The then-usual Guiraud recitatives are used, not the since more-common Oeser edition. This bothers me not a bit, as it's the version I grew up with. The chorus, the fine Singverein des Musikfreunde in Wien, sings marvelously. One has to tip one's hat to their handling of the lightning fast French text. It had not quite become usual, in Vienna in those days, for operas to be presented in the original language, so the chorus can't have been terribly comfortable singing in French, but they do it marvelously.
The sound is mono, of course, but it is quite good for its era. I think there has been some cleaning up of the sound by Andante's engineers, but I don't note any loss of quality and it is certainly better sound than that execrable tape I heard all those years ago.

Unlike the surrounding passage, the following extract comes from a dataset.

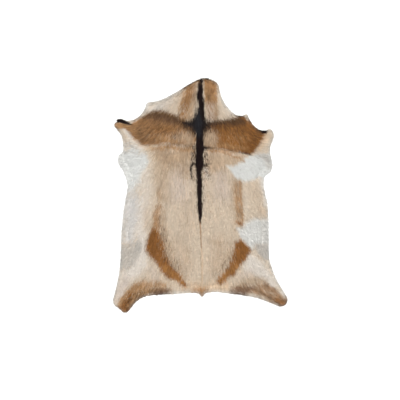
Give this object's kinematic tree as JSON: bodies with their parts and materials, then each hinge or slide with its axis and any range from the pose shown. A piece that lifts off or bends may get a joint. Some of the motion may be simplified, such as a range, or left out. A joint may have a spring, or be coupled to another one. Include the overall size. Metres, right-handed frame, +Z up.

This obviously should not be anyone's only recording of Carmen, but for magnificent singing and for the conducting of Karajan when he still had some life in him, this one suits, as does the budget price.
Scott Morrison"
Karajan is surprisingly inert, and Carmen sounds flat
Santa Fe Listener | Santa Fe, NM USA | 11/01/2007
(3 out of 5 stars)
"As the first reviewer notes, this 1954 concrt broadcast of Carmen form Vienna has been knocking around on pirate labels for years. It seemed an exciting event for Andante to issue it from the original Radio Austria tapes. But in the end the effort wasn't worth it. Simionato was young at the time, but she seems too ripe and has little enthusiasm for the role -- given how lusty she is in Verdi, this stroll in the park is shocking (at least she catches fire in Carmen's death scene). Gedda is fine, if a little tepid himself, but in the end what sinks this production is Karajan's indifference to French style, and his utter lack of involvement in the drama. I had high hopes and feel quite disappointed, yet Carmen has been well served on records, so thre are any number of delightful versions (Callas-Pretre, De los Angeles-Beecham, and Bumbry-Fruhbeck de Burgos are personal favorites) to offer consolation."